Since the virtual column is never stored in real rows, so alter table add or
drop virtual columns are reduced to a few system table modification, and it is
mostly effective instantly.

So in summary, with this worklog, the virtual column data will never stored in
data rows. But its metadata is recorded in various system tables, to show its
presence. And add/drop such columns are instant without table rebuild
1) Virtual columns are represented correctly in system tables, mainly SYS_COLUMNS.

2) Virtual columns' "base columns" (columns needed to generate virtual columns)
are represented correctly in system table SYS_VIRTUAL.

3) In this release, we do not support virtual column based on virtual columns.
The virtual column will be based only on regular materialized columns.

4) Alter table add/drop virtual columns will be an instant operation, does not
require table rebuild. Since this is an instant operation, we will limit the
alter table add/drop virtual columns as a single operation itself, and not to
mixed with other DDL operations in inplace alter interface, so to reduce the
complexity of testing. This restriction will be removed in another WL (Combine
alter add/drop virtual columns with other inplace alter operations).

5) Virtual columns are not stored on disk rows, so the size of table is as if
there is no such column.

6) Metadata can be loaded successfully after server crash or reboot

7) DMLs runs correctly on the table with virtual column

8) Base columns can be very large BLOB, so does the virtual columns.

9) Base columns can be NULLable, so does the virtual columns.

10) Virtual column can't be used as an AUTO_INCREMENT column.

11) Virtual column can't be used in FOREIGN KEY constraints.

12) Virtual column cannot be indexed (until WL#8149)

13) NO lock changes in this worklog
This worklog would involve change in following areas:

1) Metadata change:

The column will be registered with System tables (Sys_columns, to be specific).
It will look as a normal column in Sys_columns other than it will be marked as
"virtual column" in its PRTYPE (DATA_VIRTUAL), in addition to its inherited type
properties (char, int etc.).

We will not put additional limit on number of virtual columns can be added, but
it is under the overall limitation of number of columns can be supported for a
table, which is 1017
(http://dev.mysql.com/doc/refman/5.6/en/innodb-restrictions.html):

#define REC_MAX_N_FIELDS        (1024 - 1)

#define REC_MAX_N_USER_FIELDS   (REC_MAX_N_FIELDS - DATA_N_SYS_COLS * 2)
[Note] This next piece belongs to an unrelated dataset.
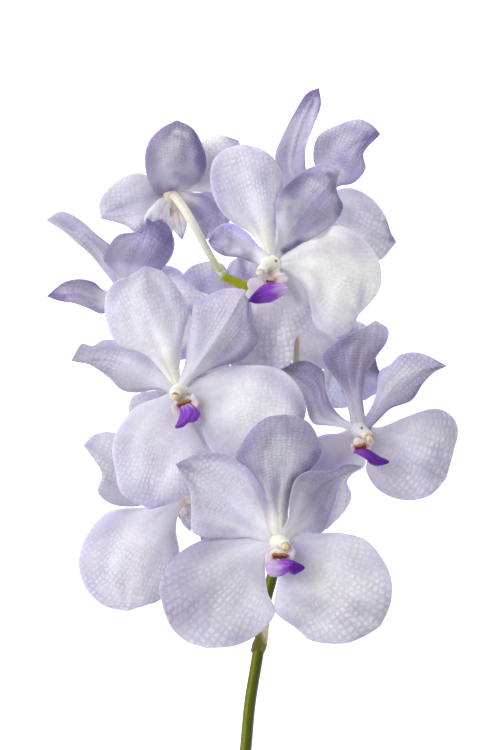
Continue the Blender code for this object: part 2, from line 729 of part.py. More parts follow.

As mentioned in HLD, for in memory representation, we will track virtual column
info separately with that of regular columns. So that the existing system
continues to function as if those virtual columns are not present.

2) In Row Storage:

To an InnoDB row, these virtual columns are "non-present". So for in-row record,
only regular materialized columns are present, and virtual columns are not
visible as if they do not exist. This is achieved by completely separate the
virtual and non-virtual column in InnoDB in memory metadata (notablely,
dict_table_t and dict_col_t).

An alternative approach would be stored it similar as a null variable length
column in the row. This will not incur additional space in the data part of the
row, but maybe have 1 or 2 bytes in the row offset. So the extra cost of having
it would be minimum, but we also preserve the column identity in the row. But
this still have extra cost, and it cannot support instant alter table add / drop
column. So this approach is far less ideal than the current one.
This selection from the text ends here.